Chloramine can cause skin irritation and respiratory problems in some individuals. It is essential to maintain proper chloramine levels in water to ensure safety.
Note: All these compounds have faced regulatory restrictions or bans due to their potential environmental and health hazards. Safer alternatives have been developed and are widely used today.
Summary
Benzene derivatives are compounds formed by replacing one or more hydrogen atoms on the benzene ring with different functional groups. These substituents significantly influence the benzene ring’s reactivity in electrophilic substitution reactions.
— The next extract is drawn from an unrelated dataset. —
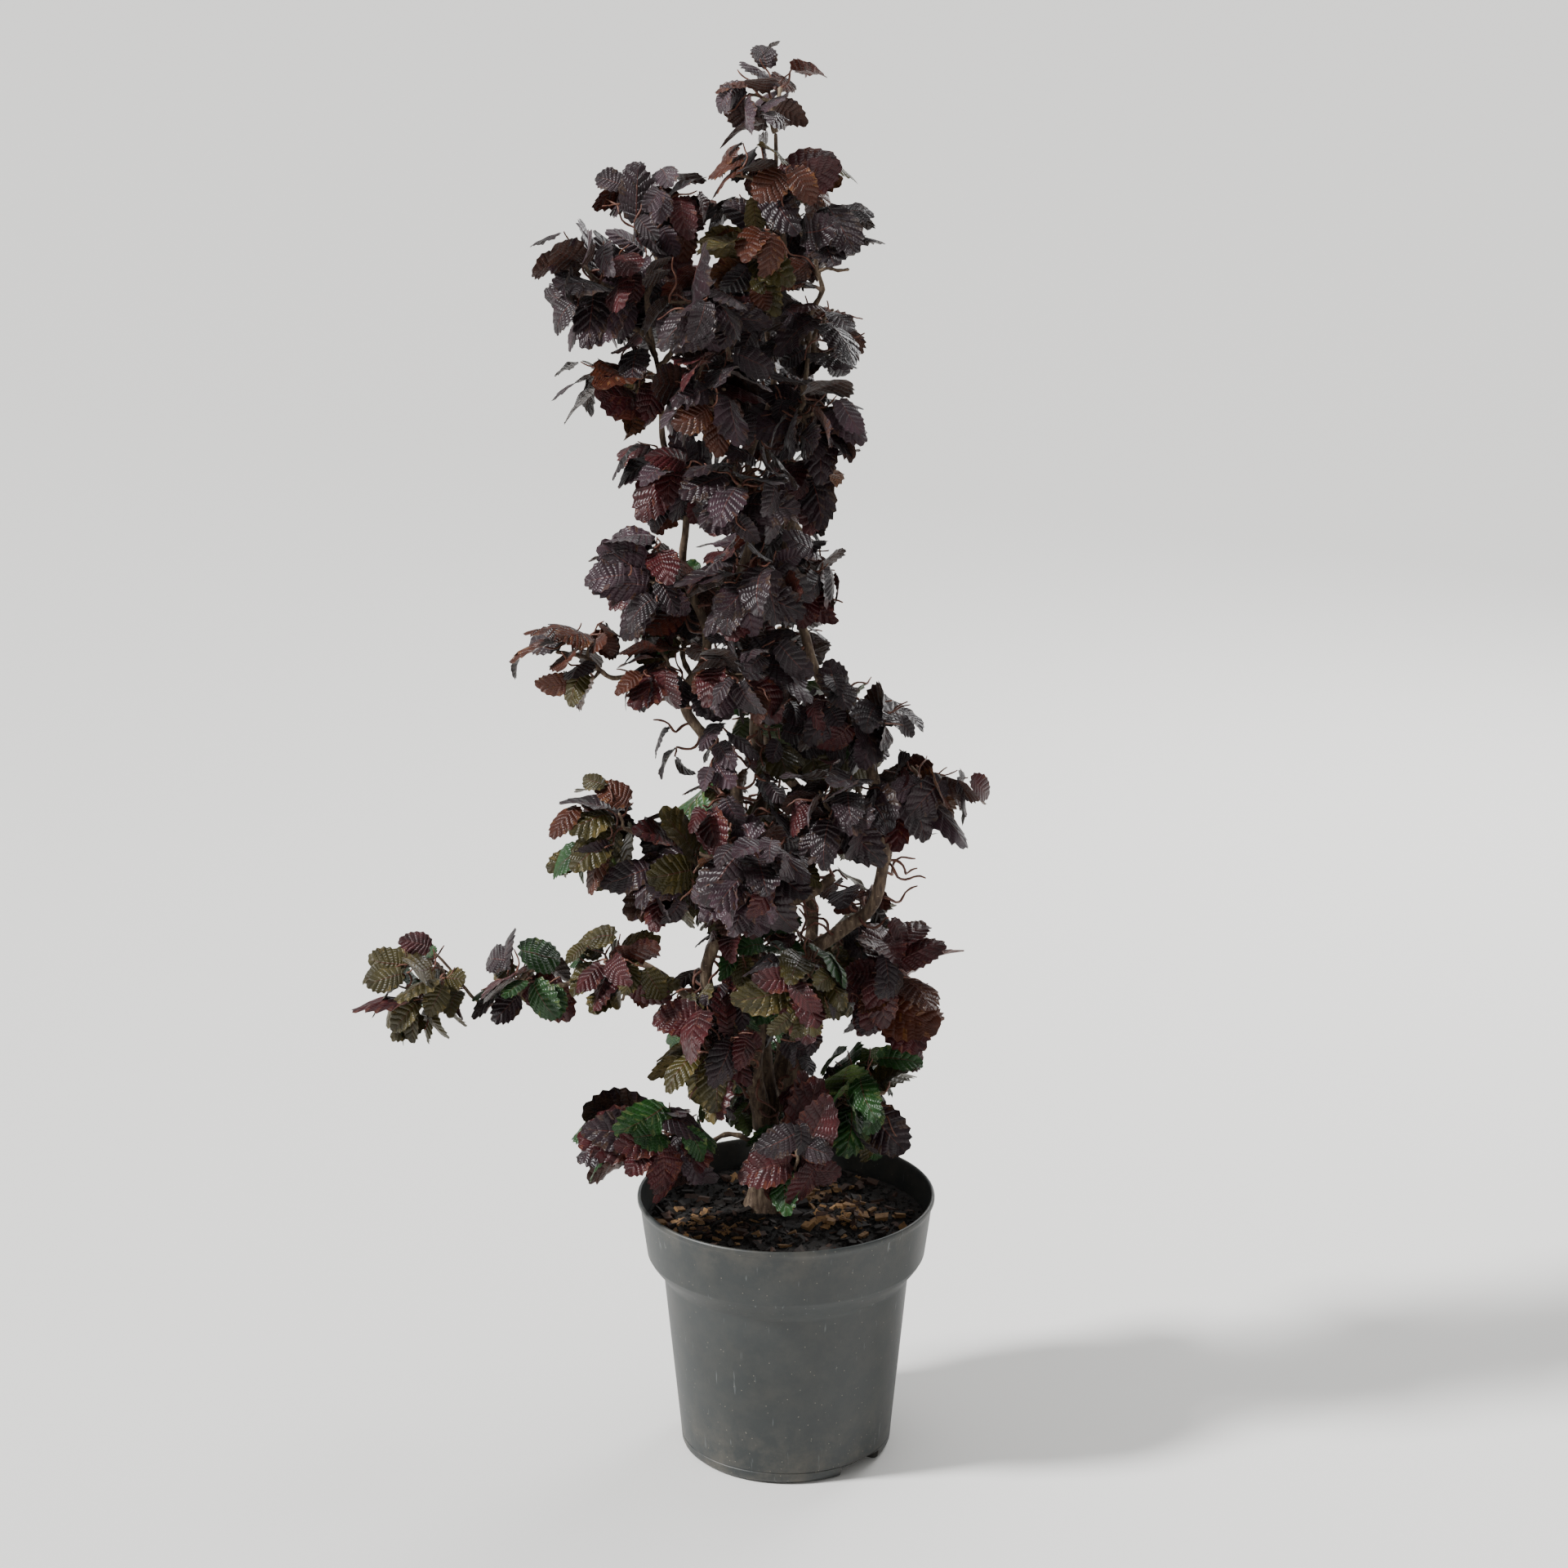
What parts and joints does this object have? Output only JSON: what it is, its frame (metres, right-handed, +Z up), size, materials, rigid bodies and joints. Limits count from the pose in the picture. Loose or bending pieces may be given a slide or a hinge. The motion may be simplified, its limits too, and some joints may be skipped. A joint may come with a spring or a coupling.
{
  "type": "potted contorted hazel",
  "caption": "Potted contorted purple hazel: twisted stems from a short trunk, masses of veined leaves and one long low branch, in a round tapered grey nursery pot.",
  "frame": {"origin": "middle of the pot's flat underside", "axes": "+Z up; the pictured side faces -Y; the long low branch points along -X"},
  "size_m": [0.5705, 0.2844, 1.2999],
  "materials": {
    "pot_plastic": "satin grey, lightly dusty",
    "potting_compost": "matt, damp bark compost",
    "bark": "matt grey-brown bark",
    "leaves_dark": "soft satin leaf",
    "leaves_green": "soft satin leaf",
    "leaves_maroon": "soft satin leaf",
    "leaves_olive": "soft satin leaf",
    "leaves_plum": "soft satin leaf",
    "leaves_rust": "soft satin leaf"
  },
  "bodies": {
    "root": {"pot": "pot_plastic", "soil": "potting_compost", "trunk": "bark", "stem_left": "bark", "stem_middle": "bark", "stem_right_low": "bark", "stem_right_high": "bark", "stem_back": "bark", "bough_left": "bark", "bough_low_right": "bark", "stub_left": "bark", "leader_tip": "leaves_plum", "leader_upper": "leaves_rust", "leader_right": "leaves_dark", "leader_left": "leaves_rust", "leader_back": "leaves_dark", "upper_left_top": "leaves_maroon", "upper_left_out": "leaves_plum", "upper_left_back": "leaves_dark", "upper_front": "leaves_dark", "upper_back": "leaves_dark", "upper_right": "leaves_dark", "left_flag": "leaves_rust", "heart_front": "leaves_dark", "heart_right": "leaves_dark", "heart_back": "leaves_dark", "neck_left": "leaves_maroon", "neck_front": "leaves_dark", "neck_right": "leaves_maroon", "waist_front": "leaves_dark", "waist_right": "leaves_maroon", "waist_back": "leaves_dark", "drape_left": "leaves_plum", "drape_back": "leaves_olive", "belt_front": "leaves_dark", "belt_back": "leaves_dark", "spur_left": "leaves_rust", "spur_near": "leaves_plum", "shoulder": "leaves_dark", "shoulder_back": "leaves_olive", "point_right": "leaves_maroon", "inner_right": "leaves_dark", "shelf_left_out": "leaves_olive", "shelf_left": "leaves_dark", "shelf_front": "leaves_plum", "shelf_back": "leaves_olive", "low_right": "leaves_maroon", "low_right_back": "leaves_olive", "low_front": "leaves_green", "branch_tip": "leaves_olive", "branch_middle": "leaves_green", "branch_root": "leaves_olive", "foot_left": "leaves_dark", "foot_left_low": "leaves_plum", "foot_back": "leaves_green", "foot_right": "leaves_dark", "foot_front": "leaves_maroon"}
  },
  "joints": []
}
Electron-donating groups (EDGs) like -OH, -NH₂, and -OCH₃ increase electron density, activating the ring and directing incoming electrophiles to ortho and para positions. Conversely, electron-withdrawing groups (EWGs) like -NO₂, -COOH, and -CN decrease electron density, deactivating the ring and favoring meta substitution. Understanding these effects is crucial for predicting the outcome of reactions involving benzene derivatives. We discussed the structures and applications of DDT, saccharin, BHC, and chloramine. DDT and BHC, once widely used insecticides, have been restricted due to their environmental persistence and harmful effects. Saccharin is an artificial sweetener used as a sugar substitute. Chloramine, a disinfectant, is commonly used in water treatment. While offering benefits, these compounds also pose potential risks, necessitating careful handling and regulation.